First of all, St. John’s city council has been getting plenty of heat in response to a recent proposal by one councillor to reconsider whether council positions should be considered a part-time job. Several councillors argue that the public reaction has been unreasonable, given that council hasn’t even agreed to look into the issue.
So keep in mind that this editorial is about something the council is being asked to consider by a private company. All council has agreed to do is to look into using the technology.
Nevertheless, it’s something it should, quite simply, stop in its tracks.
California-based InfinID Technologies met with the city’s police and traffic committee on Feb. 16 to pitch its AutoCop product. To make a long story short, it’s Big Brother in a licence plate renewal sticker.
The company wants to insert a radio frequency identification tag (RFID) into motor vehicle registration stickers. The unique code in the tag would be read by intersection-based readers, and the system would then automatically forward violations of traffic laws to police.
Here’s the way the committee described the product in the minutes: “The information collected from the RFID tag is sent wirelessly to a data server and then forwarded to the appropriate agency. For example, if a car runs a red light at an intersection where there is an RFID reader, the car’s information is collected, via the RFID tag, and forwarded to the local police department so that a ticket can be issued.”
The tracking device isn’t limited to red lights, either. It can be used for the relatively benign purpose of traffic counting, but it can also track parking and speeding infractions.
The company’s officials say they’ve met with both the RNC and the RCMP and “the agencies were very supportive of the company’s efforts, however there are still some concerns regarding privacy implications and necessary changes to existing legislation to accommodate the technology.”
The company claims that its product effectively allows better police presence, and results in a reduction in the number of vehicle collisions. Like red-light and speeding cameras, however, the devices have no judgement about the actual offence — they merely write a ticket that’s almost impossible to fight in court.
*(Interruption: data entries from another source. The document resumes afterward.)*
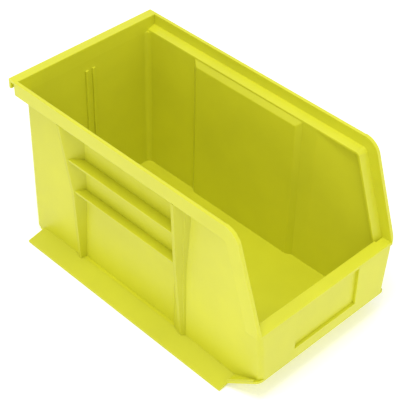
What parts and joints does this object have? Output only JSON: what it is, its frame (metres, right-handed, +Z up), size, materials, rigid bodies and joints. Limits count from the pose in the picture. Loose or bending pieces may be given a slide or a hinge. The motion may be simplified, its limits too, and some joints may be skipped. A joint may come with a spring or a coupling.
{
  "type": "stackable storage bin",
  "caption": "Open-fronted plastic storage bin that stacks on its rim and hooks on a rail by its rear lip, with ribbed finger grips in both sides.",
  "frame": {"origin": "middle of the bin's footprint, on the surface it stands on", "axes": "+Z up, -Y out of the open front, +X to the right of someone facing the front from outside"},
  "size_m": [0.2794, 0.4572, 0.254],
  "materials": {
    "shell": "satin moulded polypropylene",
    "rim": "satin moulded polypropylene",
    "rib": "satin moulded polypropylene",
    "skirt": "satin moulded polypropylene",
    "front": "satin moulded polypropylene"
  },
  "bodies": {
    "root": {"floor_panel": "shell", "floor_ramp": "shell", "back_wall": "shell", "left_rear_corner": "shell", "right_rear_corner": "shell", "left_side_wall": "shell", "right_side_wall": "shell", "left_pocket_wall": "shell", "right_pocket_wall": "shell", "left_front_side_wall": "front", "right_front_side_wall": "front", "left_divider_guide": "shell", "right_divider_guide": "shell", "front_wall": "front", "label_frame": "front", "front_lip": "front", "rear_rim": "rim", "hang_lip": "rim", "left_rim": "rim", "right_rim": "rim", "left_rim_bend": "rim", "right_rim_bend": "rim", "left_sloped_rim": "rim", "right_sloped_rim": "rim", "left_rear_rib": "rib", "right_rear_rib": "rib", "left_front_rib": "rib", "right_front_rib": "rib", "left_upper_grip_bar": "rib", "right_upper_grip_bar": "rib", "left_lower_grip_bar": "rib", "right_lower_grip_bar": "rib", "left_stacking_skirt": "skirt", "right_stacking_skirt": "skirt", "left_toe_curb": "skirt", "right_toe_curb": "skirt"}
  },
  "joints": []
}
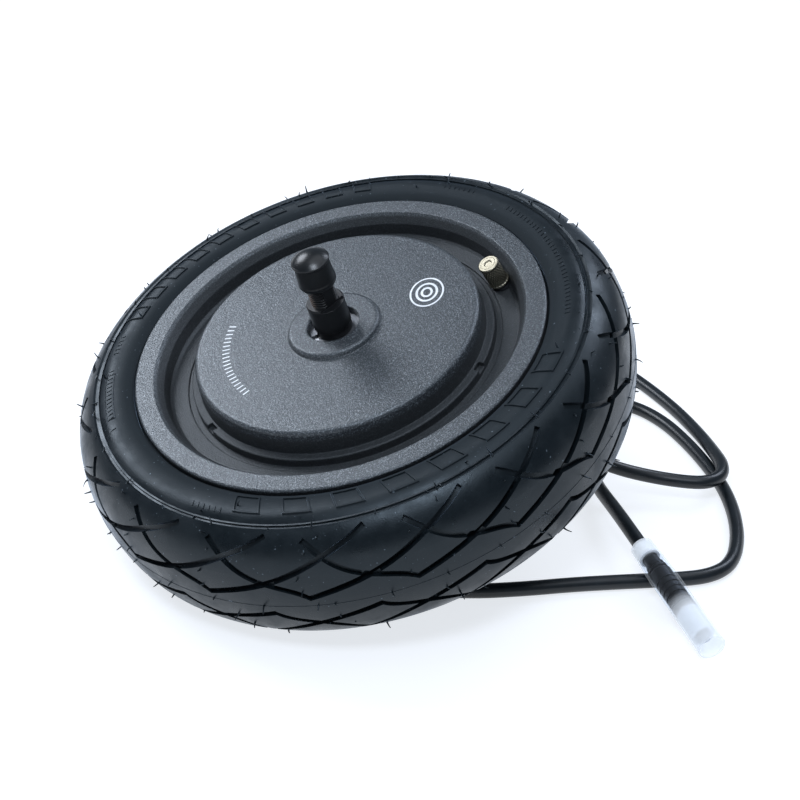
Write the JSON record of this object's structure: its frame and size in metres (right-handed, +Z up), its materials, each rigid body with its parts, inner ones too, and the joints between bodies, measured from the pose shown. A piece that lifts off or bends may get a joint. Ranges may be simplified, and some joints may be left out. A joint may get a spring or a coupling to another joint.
{
  "type": "hub motor wheel",
  "caption": "Tubeless tyre on a cast rim that is also the drum of a gearless hub motor, with a fixed hollow axle, an air valve and a motor cable with a round plug",
  "frame": {"origin": "on the floor, straight below the wheel's centre, with the wheel lying as it rests: on the rear ridge of its tyre and on the lower end of its axle", "axes": "+Z up; the axle lies in the XZ plane and its upper end, the valve's side, leans towards -X; the cable and its plug lie on the floor towards -Y and +X"},
  "size_m": [0.3323, 0.3161, 0.1406],
  "materials": {
    "tyre_rubber": "moulded rubber with a faint sheen",
    "powder_coat": "fine sandy black powder coat on cast aluminium",
    "seal_rubber": "smooth black nitrile rubber",
    "gasket_paper": "grey fibre gasket",
    "zinc_steel": "zinc plated",
    "core_steel": "laminated electrical steel",
    "magnet_nickel": "nickel plated magnets",
    "insulator_plastic": "pale moulded nylon",
    "copper_enamel": "enamelled copper wire",
    "cast_aluminium": "die cast, as made",
    "board_green": "green solder mask",
    "chip_black": "moulded chip package",
    "lead_blue": "coloured wire insulation",
    "bearing_steel": "ground steel",
    "cage_brass": "plain brass",
    "axle_black": "satin black oxide on steel",
    "spring_steel": "bright spring steel",
    "cap_rubber": "soft moulded black cap",
    "valve_nickel": "dull nickel plate, knurled",
    "cable_jacket": "glossy extruded jacket",
    "plug_black": "moulded black plug",
    "plug_pale": "pale moulded shell",
    "pin_gold": "gold plated pins",
    "guard_clear": "soft milky clear sleeve",
    "bush_milky": "milky soft plastic"
  },
  "bodies": {
    "axle": {"axle": "axle_black", "axle_key": "bearing_steel", "stator_hub": "cast_aluminium", "stator_core": "core_steel", "slot_insulators": "insulator_plastic", "windings": "copper_enamel", "hall_board": "board_green", "hall_sensors": "chip_black", "phase_leads": "lead_blue", "lead_bundle": "cable_jacket", "front_spacer": "bearing_steel", "front_circlip": "spring_steel", "front_bearing_inner": "bearing_steel", "rear_bearing_inner": "bearing_steel", "cable_grommet": "cable_jacket", "cable": "cable_jacket", "plug_body": "plug_black", "plug_shell": "plug_pale", "plug_insert": "plug_black", "plug_pins": "pin_gold", "plug_guard": "guard_clear", "guard_bush": "bush_milky"},
    "wheel": {"tyre": "tyre_rubber", "rim_drum": "powder_coat", "front_cover": "powder_coat", "rear_cover": "powder_coat", "front_cover_seal": "seal_rubber", "rear_cover_gasket": "gasket_paper", "cover_screws": "zinc_steel", "flux_ring": "core_steel", "magnets": "magnet_nickel", "front_bearing_outer": "bearing_steel", "rear_bearing_outer": "bearing_steel", "front_bearing_seals": "seal_rubber", "rear_bearing_seals": "seal_rubber", "rear_shaft_seal": "seal_rubber", "valve_grommet": "seal_rubber", "valve_stem": "cage_brass", "valve_core": "cage_brass"},
    "front_ball_set": {"front_bearing_balls": "bearing_steel", "front_bearing_cage": "cage_brass"},
    "rear_ball_set": {"rear_bearing_balls": "bearing_steel", "rear_bearing_cage": "cage_brass"},
    "end_cap": {"axle_cap": "cap_rubber"},
    "dust_cap": {"valve_cap": "valve_nickel"},
    "valve_needle": {"valve_pin": "cage_brass"}
  },
  "joints": [
    {"name": "wheel_spin", "type": "hinge", "parent": "axle", "child": "wheel", "pos_m": [0, 0, 0.0687], "axis": [-0.3534, 0, 0.9355], "continuous": true},
    {"name": "front_balls_roll", "type": "hinge", "parent": "axle", "child": "front_ball_set", "pos_m": [-0.00937, 0, 0.09349], "axis": [-0.3534, 0, 0.9355], "continuous": true},
    {"name": "rear_balls_roll", "type": "hinge", "parent": "axle", "child": "rear_ball_set", "pos_m": [0.00866, 0, 0.04578], "axis": [-0.3534, 0, 0.9355], "continuous": true},
    {"name": "end_cap_pull", "type": "slide", "parent": "axle", "child": "end_cap", "axis": [-0.3534, 0, 0.9355], "range_m": [0, 0.03]},
    {"name": "dust_cap_off", "type": "slide", "parent": "wheel", "child": "dust_cap", "axis": [-0.5426, 0.1235, 0.8309], "range_m": [0, 0.02]},
    {"name": "valve_press", "type": "slide", "parent": "wheel", "child": "valve_needle", "axis": [-0.5426, 0.1235, 0.8309], "range_m": [-0.001, 0], "stiffness_N_per_m": 600, "springref_m": 0.0005}
  ],
  "couplings": [
    {"joint": "front_balls_roll", "follows": "wheel_spin", "ratio": 0.6158},
    {"joint": "rear_balls_roll", "follows": "wheel_spin", "ratio": 0.6}
  ]
}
We have a problem in this city with bad drivers — with careless, inattentive, sloppy drivers who can’t even figure out the basics of driving, like how to operate a turn signal before slowing for a turn. We also have plenty of avoidable accidents.
But papering city residents with automatically delivered tickets, tickets generated with no recognition of the circumstances involved and regardless of who is actually driving, is hardly the best solution. It might reduce accidents — but while the concept is not mentioned anywhere in the minutes, the real beneficiaries will be the governments that would receive millions of dollars.
It isn’t surprising that similar concepts, like photo radar and red-light cameras, have earned a deep and abiding hatred in the jurisdictions that use them — a hatred, it should be noted, that often extends to the politicians who introduce the concept.
If St. John’s city council feels put upon now over a proposed review of councillors’ duties and remuneration, imagine what enmity an automatic traffic ticket-issuer would produce.
It’s a cash-grab that should be turned down at the earliest opportunity.





This should be a provincial initiative. The bad drivers are not only in St. John's.In my work, I have to drive everywhere in NL. If all drivers are made aware of this licensing practice, they would also have to be more cognitive of their driving practices. Now if only it could detect people talking on cell phones and texting while driving. THAT is a major problem that has to be addressed.